NoKSR: Kernel-Free Neural Surface Reconstruction via Point Cloud Serialization
Zhen Li, Weiwei Sun, Shrisudhan Govindarajan, Shaobo Xia, Daniel Rebain, Kwang Moo Yi, Andrea Tagliasacchi
TL;DR
NoKSR tackles large-scale surface reconstruction from irregular point clouds by predicting a neural signed distance field without kernel-based voxelization. It capitalizes on locality-preserving point cloud serialization and a lightweight multi-scale aggregation built on PointTransformerV3 to efficiently gather local context across several serialization levels, then decodes to $D(\mathbf{q})$ via a simple MLP. The method introduces a Hilbert-curve based neighborhood function to retrieve approximate neighbors with minimal information loss, and it uses a triad of losses $\mathcal{L}_{\text{SDF}}$, $\mathcal{L}_{\text{Eikonal}}$, and $\mathcal{L}_{\text{mask}}$ to ensure accurate, distance-field-like surfaces. Empirically, NoKSR delivers state-of-the-art accuracy and substantially lower latency on outdoor datasets, while maintaining strong indoor performance, and it demonstrates robust cross-domain generalization and informative ablations. This point-based, kernel-free approach mitigates the information loss of voxelization and shows practical potential for scalable, high-fidelity surface reconstruction in real-world scenarios.
Abstract
We present a novel approach to large-scale point cloud surface reconstruction by developing an efficient framework that converts an irregular point cloud into a signed distance field (SDF).
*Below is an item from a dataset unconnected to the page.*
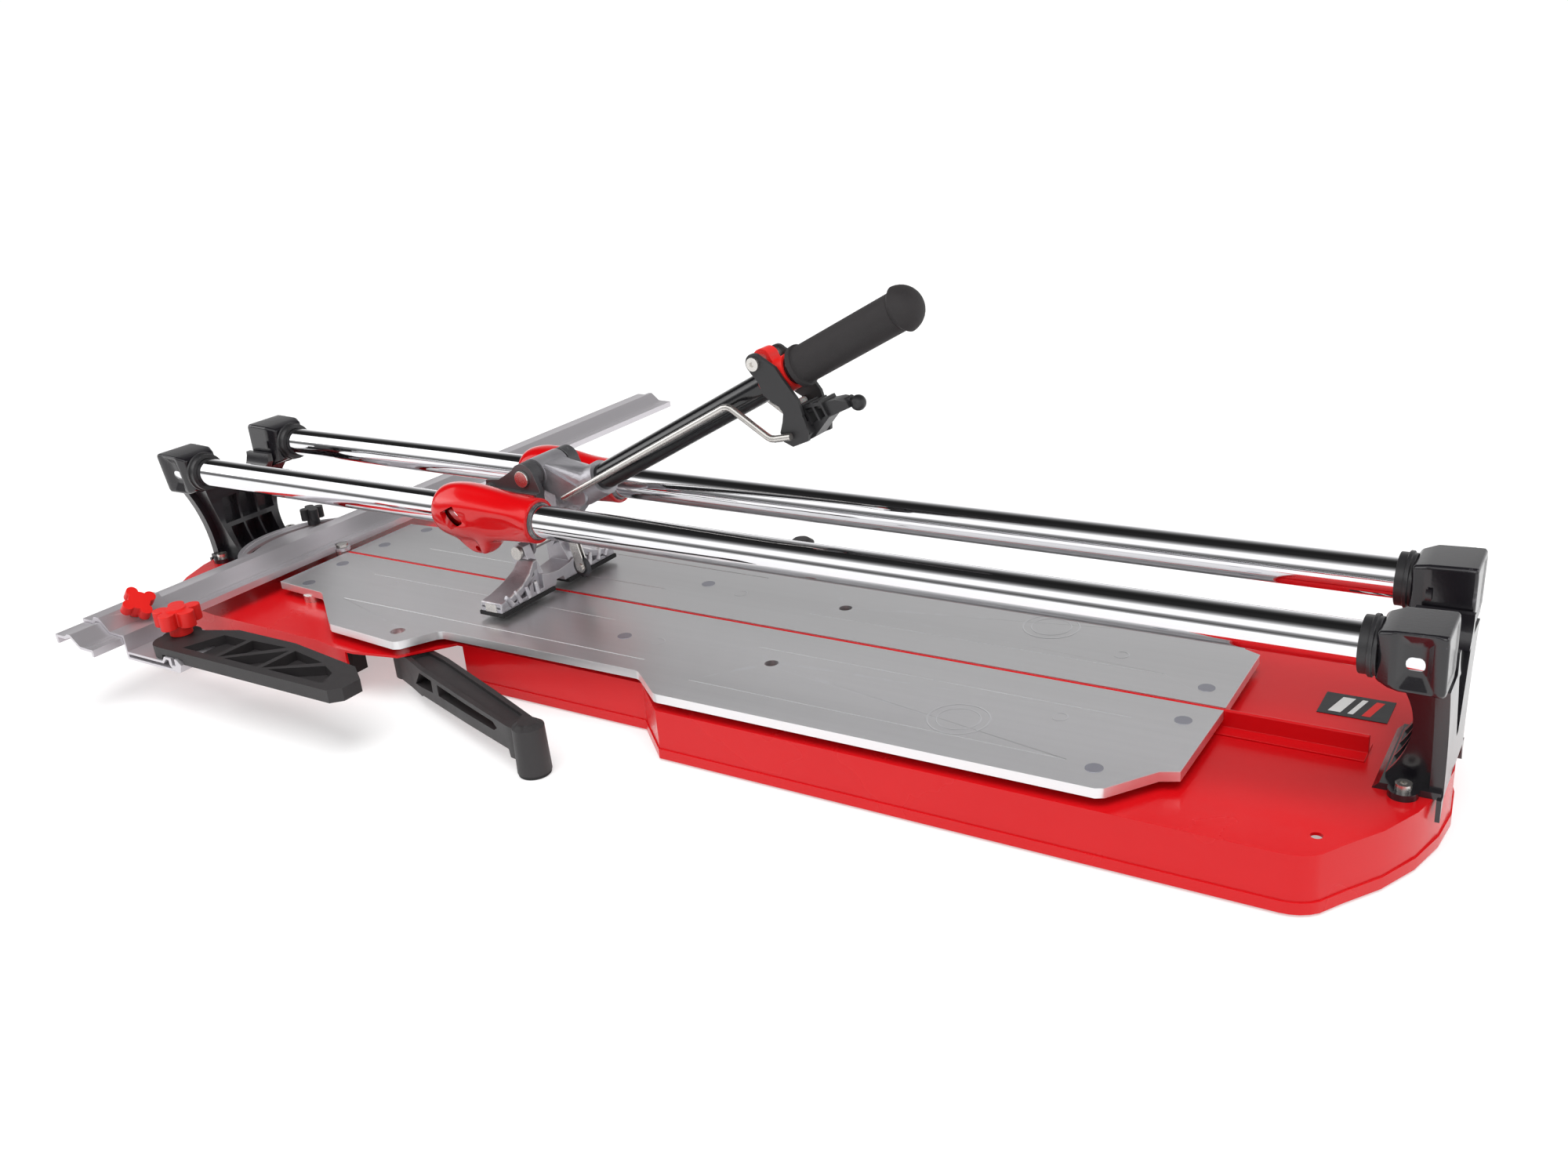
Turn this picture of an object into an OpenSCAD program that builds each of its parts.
// Manual tile cutter: a pressed steel base, two chromed rails, a carriage with a lever handle,
// two sprung tables, an angled side ruler with its fence, and two swing-out support arms.
// +X runs along the rails towards the open end, +Z is up. The origin is under the middle of the base.

/* [Base] */
// Length of the pressed base
base_length = 1292; // [1280:1:1300]
// Width of the pressed base
base_width = 302; // [296:1:308]
// Height of the base's top face above the ground
base_top = 46; // [45:0.5:47]
// Thickness of the base's sheet
base_sheet = 2.5; // [2:0.1:3]
// Thickness of the rubber pads
pad_height = 3; // [2.5:0.1:3.5]

/* [Rails] */
// Diameter of a rail
rail_d = 30; // [29:0.5:31]
// Distance from the centre plane to a rail's axis
rail_y = 60; // [59:0.5:61]
// Height of the rails' axes
rail_z = 158; // [156:0.5:160]
// Half the free length of a rail, between the collars
rail_free = 590; // [585:1:592]

/* [Tables] */
// Thickness of a table
table_t = 8; // [7:0.5:8]
// Height of the tables' top faces
table_top = 61; // [61:0.5:61.5]
// Width of the gap beside the ridge
table_gap = 0.5; // [0.3:0.1:1]
// Width of the centre ridge
ridge_w = 3.6; // [3:0.2:4]

/* [Handle] */
// Angle of the handle above level
handle_rise = 27.5; // [27:0.5:28]
// Diameter of the handle tube
tube_d = 25; // [24:0.5:25]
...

Our backbone builds upon recent transformer-based architectures (i.e., PointTransformerV3), that serializes the point cloud into a locality-preserving sequence of tokens. We efficiently predict the SDF value at a point by aggregating nearby tokens, where fast approximate neighbors can be retrieved thanks to the serialization. We serialize the point cloud at different levels/scales, and non-linearly aggregate a feature to predict the SDF value. We show that aggregating across multiple scales is critical to overcome the approximations introduced by the serialization (i.e. false negatives in the neighborhood). Our frameworks sets the new state-of-the-art in terms of accuracy and efficiency (better or similar performance with half the latency of the best prior method, coupled with a simpler implementation), particularly on outdoor datasets where sparse-grid methods have shown limited performance.